As I’m running to get to the garage area, I had no idea that Matt had pulled into victory lane in protest. I couldn’t see it going on all I could hear is what sounded like a riot about to happen, these fans were pissed and rightfully so. The anger that was in me after that race was a feeling I have never felt before and it was only compounded by the smile on the series directors face when he walked by our trailer.
At least one member from EVERY team came to our trailer and said that they were sorry for the injustice we had been served. And even quote from Andy Santerre to the media following the race, “One of our full time teams jumped the restart supposedly. He dominated the race. He had the car to beat. You just don’t do that. If he had done it two or three times and they had warned him I could see it.
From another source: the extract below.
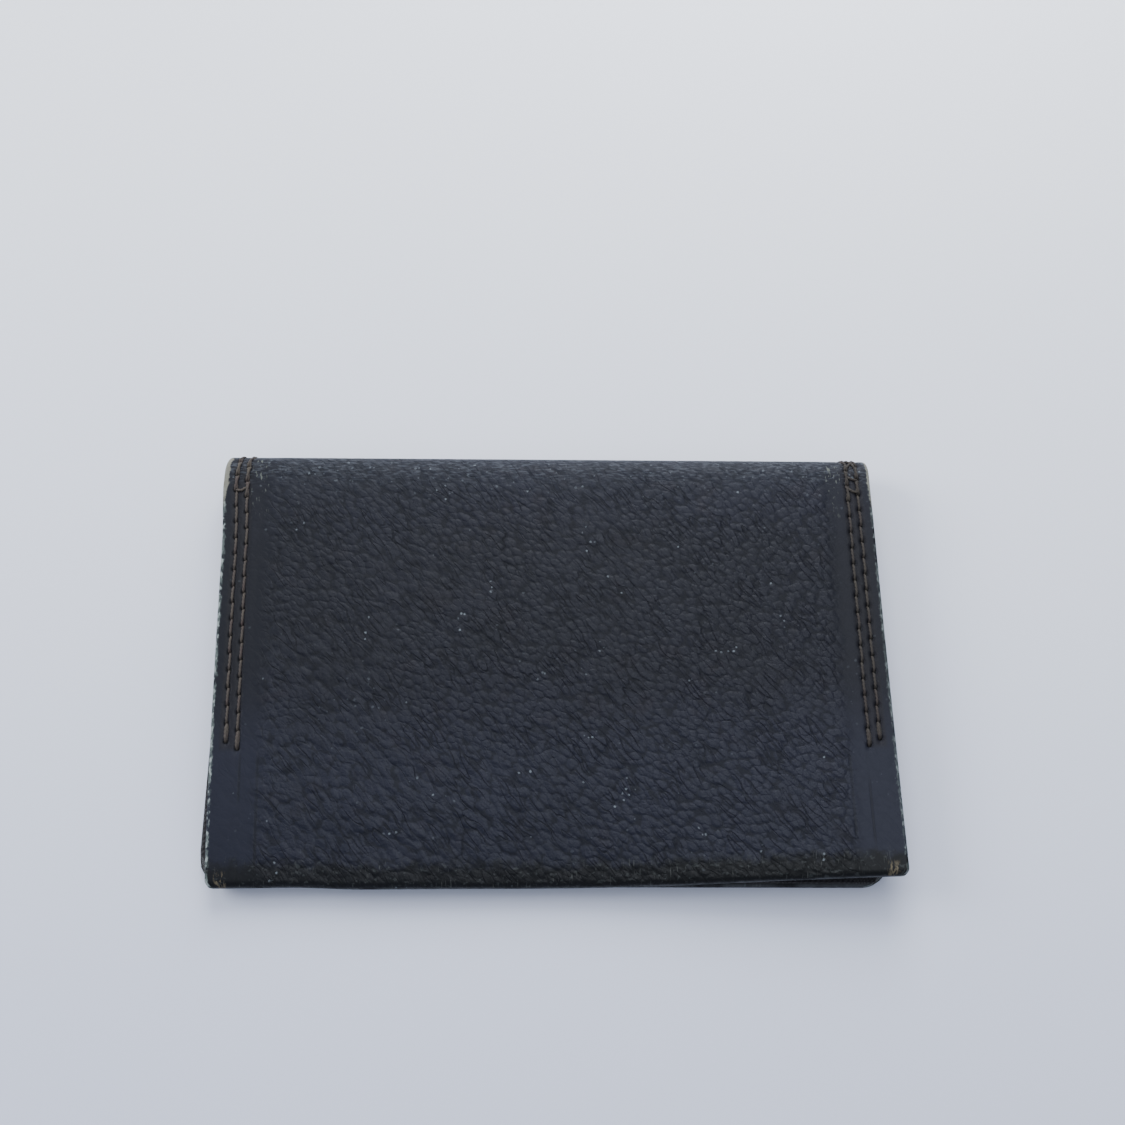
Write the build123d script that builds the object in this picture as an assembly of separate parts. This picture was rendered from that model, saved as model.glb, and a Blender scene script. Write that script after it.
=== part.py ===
from build123d import *
import math
import os

# A bifold card holder, closed and lying on its rear cover. Millimetres.
# +X runs along the spine, +Y from the opening edge to the spine, +Z up.
# The origin is the middle of the footprint, on the surface the holder lies on.
#
# One sheet of outer leather wraps the rear, the spine and the front. Inside it lie
# a lining and a sheet of pocket leather, and four rows of lock stitch hold the stack
# together along the sides. Each sheet is cut into a rear, a spine and a front length,
# so that the fold can be two hinges on the outer face of the bend.

# --- driving dimensions -------------------------------------------------------
WIDTH = 105.0             # along the spine
DEPTH = 71.0              # opening edge to spine
THICKNESS = 8.0           # closed, over both covers

COVER_LEATHER = 1.3       # outer sheet
TURNED_LEATHER = 0.6      # outer sheet where it is skived and turned in
LINING = 0.3              # cloth behind the outer sheet
POCKET_LEATHER = 0.9      # inner sheet

MOUTH_TO_EDGE = 20.7      # pocket mouth back from the opening edge
TURN_IN_END = 20.0        # reach of the turned-in leather from the opening edge
POCKET_GAP = 1.1          # room for cards under the pocket leather
POCKET_WIDTH = 94.0       # between the sewn sides, for a 91 mm card
POCKET_END_TO_BEND = 2.5  # closed end of the pocket, short of the bend
GUSSET_RUN = 2.2          # how far the pocket leather takes to rise over the gap

NEAR_CORNER_REAR = 4.5    # plan radii of the corners
NEAR_CORNER_FRONT = 1.2
SPINE_CORNER = 1.5
LAYER_INSET = 0.3         # each inner sheet stops this far inside the one over it

STITCH_PITCH = 2.795      # along the outer face
STITCHES_PER_SIDE = 18    # whole stitches from the spine to the end of a row
ROW_FROM_EDGE = {"outer": 2.1, "inner": 3.75}
THREAD_WIDTH = 0.6
THREAD_HEIGHT = 0.35
THREAD_SINK = 0.05        # the thread lies this far below the leather's face
HOLE_LENGTH = 0.5         # thread through a hole, along the row
HOLE_CLEARANCE = 0.05

HINGE_ANGLE = 45.0        # the bend is cut this far above and below its middle
CUT_CLEARANCE = 1.5       # degrees that each cut face stands back from the hinge

# --- what follows from them ---------------------------------------------------
HALF_WIDTH = WIDTH / 2
NEAR_Y = -DEPTH / 2
BEND_RADIUS = THICKNESS / 2
BEND_Y = DEPTH / 2 - BEND_RADIUS
BEND_Z = BEND_RADIUS
STACK = COVER_LEATHER + LINING + POCKET_LEATHER
MOUTH_Y = NEAR_Y + MOUTH_TO_EDGE
TURN_END_Y = NEAR_Y + TURN_IN_END
QUARTER_BEND = BEND_RADIUS * math.pi / 2
MIDDLE_PLANE = Plane.XY.offset(BEND_Z)


def at_bend(radius, angle):
    """A point of the section, by its radius and angle about the bend's centre."""
    turn = math.radians(angle)
    return (BEND_Y + radius * math.cos(turn), BEND_Z + radius * math.sin(turn))


def hole_place(index):
    """The (y, z, angle) of a stitch hole on the outer face, counted from the spine."""
    run = (index + 0.5) * STITCH_PITCH
    if run < QUARTER_BEND:
        angle = -90.0 * run / QUARTER_BEND
        y, z = at_bend(BEND_RADIUS, angle)
        return (y, z, angle)
    return (BEND_Y - (run - QUARTER_BEND), 0.0, -90.0)


ROW_END_Y = hole_place(STITCHES_PER_SIDE)[0]


# --- sections, drawn with y across and z up --------------------------------------
def cover_layer(outer, inner, near_y):
    """A flat sheet between two depths below the outer face, with its share of the bend."""
    cut = -HINGE_ANGLE - CUT_CLEARANCE
    middle = (cut - 90.0) / 2
    r_out = BEND_RADIUS - outer
    r_in = BEND_RADIUS - inner
    edge = Polyline(at_bend(r_in, -90), (near_y, inner), (near_y, outer), at_bend(r_out, -90))
    edge += ThreePointArc(at_bend(r_out, -90), at_bend(r_out, middle), at_bend(r_out, cut))
    edge += Line(at_bend(r_out, cut), at_bend(r_in, cut))
    edge += ThreePointArc(at_bend(r_in, cut), at_bend(r_in, middle), at_bend(r_in, -90))
    return make_face(edge)


def spine_layer(outer, inner):
    """The middle of the bend between two depths below the outer face."""
    cut = HINGE_ANGLE - CUT_CLEARANCE
    r_out = BEND_RADIUS - outer
    r_in = BEND_RADIUS - inner
    edge = ThreePointArc(at_bend(r_out, -cut), at_bend(r_out, 0), at_bend(r_out, cut))
    edge += Line(at_bend(r_out, cut), at_bend(r_in, cut))
    edge += ThreePointArc(at_bend(r_in, cut), at_bend(r_in, 0), at_bend(r_in, -cut))
    edge += Line(at_bend(r_in, -cut), at_bend(r_out, -cut))
    return make_face(edge)


def turned_edge():
    """The opening edge of the front cover: the sheet rolled over and laid back inside."""
    turned = COVER_LEATHER + TURNED_LEATHER
    roll = turned / 2
    edge = ThreePointArc((NEAR_Y + roll, turned), (NEAR_Y, roll), (NEAR_Y + roll, 0))
    edge += Polyline((NEAR_Y + roll, 0), (TURN_END_Y, 0), (TURN_END_Y, turned), (NEAR_Y + roll, turned))
    return make_face(edge)


def hole_bar(index, outer, inner, half_length):
    """One leg of thread through the stack, square to the sheets."""
    y, z, angle = hole_place(index)
    bar = Rectangle(inner - outer, 2 * half_length)
    return Location((y, z), angle) * Location((-(outer + inner) / 2, 0)) * bar


def stitch_section(part, cutting):
    """A row of lock stitch from the side: an outer run, an inner run and the legs between.

    For cutting, the runs reach out past the faces and the legs have their clearance.
    """
    face = -THREAD_HEIGHT if cutting else THREAD_SINK
    floor = THREAD_SINK + THREAD_HEIGHT
    half_length = HOLE_LENGTH / 2 + (HOLE_CLEARANCE if cutting else 0)
    if part == "spine":
        runs = [spine_layer(face, floor), spine_layer(STACK - floor, STACK - face)]
        legs = [hole_bar(0, THREAD_HEIGHT / 2, STACK - THREAD_HEIGHT / 2, half_length)]
        legs.append(mirror(legs[0], about=Plane.XZ.offset(-BEND_Z)))
    else:
        end = ROW_END_Y - half_length
        runs = [cover_layer(face, floor, end), cover_layer(STACK - floor, STACK - face, end)]
        legs = [
            hole_bar(index, THREAD_HEIGHT / 2, STACK - THREAD_HEIGHT / 2, half_length)
            for index in range(1, STITCHES_PER_SIDE + 1)
        ]
    section = runs[0] + runs[1]
    for leg in legs:
        section += leg
    return section


# --- solids -----------------------------------------------------------------------
def across(section, half_width, x=0.0):
    """A section run the same way to both sides of x."""
    return Pos(x, 0, 0) * extrude(Plane.YZ * section, amount=half_width, both=True)


def plan_prism(near_corner, inset):
    """The outline of a cover seen from above, as a prism through the whole thickness."""
    half_x = HALF_WIDTH - inset
    near = NEAR_Y + inset
    far = DEPTH / 2
    outline = Polyline((half_x, near), (half_x, far), (-half_x, far), (-half_x, near), (half_x, near))
    plate = make_face(outline)
    corners = plate.vertices().group_by(Axis.Y)
    plate = fillet(corners[-1], SPINE_CORNER)
    plate = fillet(plate.vertices().group_by(Axis.Y)[0], near_corner)
    return extrude(plate, amount=THICKNESS)


def row_x(side, row):
    """Where a row of stitches runs along the width."""
    sign = {"left": -1, "right": 1}[side]
    return sign * (HALF_WIDTH - ROW_FROM_EDGE[row])


def stitch_rows(part, cutting):
    """All four rows of one part, by name."""
    half_width = THREAD_WIDTH / 2 + (HOLE_CLEARANCE if cutting else 0)
    section = stitch_section(part, cutting)
    return {
        f"{side}_{row}": across(section, half_width, row_x(side, row))
        for side in ("left", "right")
        for row in ("outer", "inner")
    }


def punched(sheet, cutters):
    """A sheet with the stitch grooves and holes taken out of it."""
    for cutter in cutters:
        sheet -= cutter
    return sheet


def frustum(base, rise, half_width, end_y):
    """A low flat-topped mound, open at the pocket mouth and sloped on its other sides."""
    run = GUSSET_RUN * rise / POCKET_GAP
    top = base + rise
    across_x = Polyline(
        (-half_width, base), (half_width, base), (half_width - run, top), (run - half_width, top),
        (-half_width, base),
    )
    along_y = Polyline((MOUTH_Y, base), (end_y, base), (end_y - run, top), (MOUTH_Y, top), (MOUTH_Y, base))
    width_prism = extrude(Plane.XZ * make_face(across_x), amount=DEPTH, both=True)
    return width_prism & across(make_face(along_y), HALF_WIDTH)


def pocket_mound(sheet):
    """Pocket leather raised over the room for the cards."""
    base = COVER_LEATHER + LINING
    slope = math.hypot(GUSSET_RUN, POCKET_GAP) / POCKET_GAP
    spread = POCKET_LEATHER * slope
    half_width = POCKET_WIDTH / 2
    end_y = BEND_Y - POCKET_END_TO_BEND
    sheet += frustum(base, POCKET_GAP + POCKET_LEATHER, half_width + spread, end_y + spread)
    return sheet - frustum(base, POCKET_GAP, half_width, end_y)


def build_cover(part):
    """The sheets and stitches of the rear or the front cover, as they lie at the rear."""
    front = part == "front"
    near_corner = NEAR_CORNER_FRONT if front else NEAR_CORNER_REAR
    cutters = list(stitch_rows(part, True).values())
    lining_near = TURN_END_Y + LAYER_INSET if front else NEAR_Y + LAYER_INSET
    inside_cover = COVER_LEATHER + LINING

    section = cover_layer(0, COVER_LEATHER, TURN_END_Y if front else NEAR_Y)
    if front:
        section += turned_edge()
    leather = across(section, HALF_WIDTH) & plan_prism(near_corner, 0)
    lining = across(cover_layer(COVER_LEATHER, inside_cover, lining_near), HALF_WIDTH)
    lining &= plan_prism(near_corner, LAYER_INSET)
    panel = across(cover_layer(inside_cover, STACK, MOUTH_Y), HALF_WIDTH)
    panel &= plan_prism(near_corner, 2 * LAYER_INSET)

    nodes = {
        "cover_leather": punched(leather, cutters),
        "lining": punched(lining, cutters),
        "pocket_panel": punched(pocket_mound(panel), cutters),
    }
    for row, thread in stitch_rows(part, False).items():
        nodes[f"stitches_{row}"] = thread
    if front:
        nodes = {name: mirror(solid, about=MIDDLE_PLANE) for name, solid in nodes.items()}
    return nodes


def build_spine():
    """The sheets and stitches of the bend."""
    cutters = list(stitch_rows("spine", True).values())
    depths = {
        "cover_leather": (0, COVER_LEATHER, 0),
        "lining": (COVER_LEATHER, COVER_LEATHER + LINING, LAYER_INSET),
        "pocket_panel": (COVER_LEATHER + LINING, STACK, 2 * LAYER_INSET),
    }
    nodes = {}
    for name, (outer, inner, inset) in depths.items():
        sheet = across(spine_layer(outer, inner), HALF_WIDTH) & plan_prism(NEAR_CORNER_REAR, inset)
        nodes[name] = punched(sheet, cutters)
    for row, thread in stitch_rows("spine", False).items():
        nodes[f"stitches_{row}"] = thread
    return nodes


def main():
    os.makedirs("parts", exist_ok=True)
    parts = {"rear": build_cover("rear"), "spine": build_spine(), "front": build_cover("front")}
    for part, nodes in parts.items():
        for name, solid in nodes.items():
            export_step(solid, f"parts/{part}_{name}.step")


main()
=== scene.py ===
import math

import bpy
import numpy as np
from mathutils import Matrix, Vector


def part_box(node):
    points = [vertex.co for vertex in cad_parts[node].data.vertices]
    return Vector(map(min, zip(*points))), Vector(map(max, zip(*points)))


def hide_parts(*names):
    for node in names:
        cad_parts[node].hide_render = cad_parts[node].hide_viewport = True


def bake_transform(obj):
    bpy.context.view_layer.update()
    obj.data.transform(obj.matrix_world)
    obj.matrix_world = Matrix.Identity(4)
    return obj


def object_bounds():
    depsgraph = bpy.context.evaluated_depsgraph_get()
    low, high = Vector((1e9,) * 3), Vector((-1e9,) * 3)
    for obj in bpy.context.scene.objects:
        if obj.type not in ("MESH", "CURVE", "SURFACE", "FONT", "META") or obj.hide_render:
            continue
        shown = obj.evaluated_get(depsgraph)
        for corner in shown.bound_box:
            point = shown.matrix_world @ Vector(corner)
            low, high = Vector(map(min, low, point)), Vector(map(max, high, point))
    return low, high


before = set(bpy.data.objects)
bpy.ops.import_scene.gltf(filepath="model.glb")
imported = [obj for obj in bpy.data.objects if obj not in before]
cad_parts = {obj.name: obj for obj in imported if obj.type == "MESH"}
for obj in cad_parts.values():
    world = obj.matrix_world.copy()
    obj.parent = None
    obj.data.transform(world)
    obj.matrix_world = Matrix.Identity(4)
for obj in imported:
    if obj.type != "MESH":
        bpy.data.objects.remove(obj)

# A closed bifold card holder. Lengths in this script are in millimetres in the frame's
# own axes, and meshes are scaled to metres when they are made. Each sheet of the holder
# is drawn as two halves that meet at the middle of the spine. A place on a sheet is
# (x, s): x across, and s along the outer face from the middle of the spine towards the
# opening edge.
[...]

But to do it once and get blackflagged is the worst deal I’ve seen in a long time.”
As we loaded up Dan Pardus, the commentator from SPEED, came to our trailer and told us that immediately after the race the the ruling regime asked for a video replay of the lap 142 restart. He said that both of the officials turned to him, Pardus, and asked him what he thought because they weren’t really sure if they had made the right call. Pardus said that it wasn’t a jump, to which the series director replyed, “Oh well, there is nothing we can do now”
The following week at Lime Rock, we had the driver/crew chief/spotter meeting. After the meeting, the race director pulled Matt aside with myself still standing there and told him point blank that he wasn’t proud the call and that it was out of his hands. “Whats done is done”, he said.
So it was that simple to them....... what’s done, is done.
A year later, we won at Adirondack. Our 3rd win of 2008, at the time, and no win had been any sweeter. I’m not sure if it closed the book on what happened that July night back in 2007, but it definatly helped in taking the sting of that injustice away.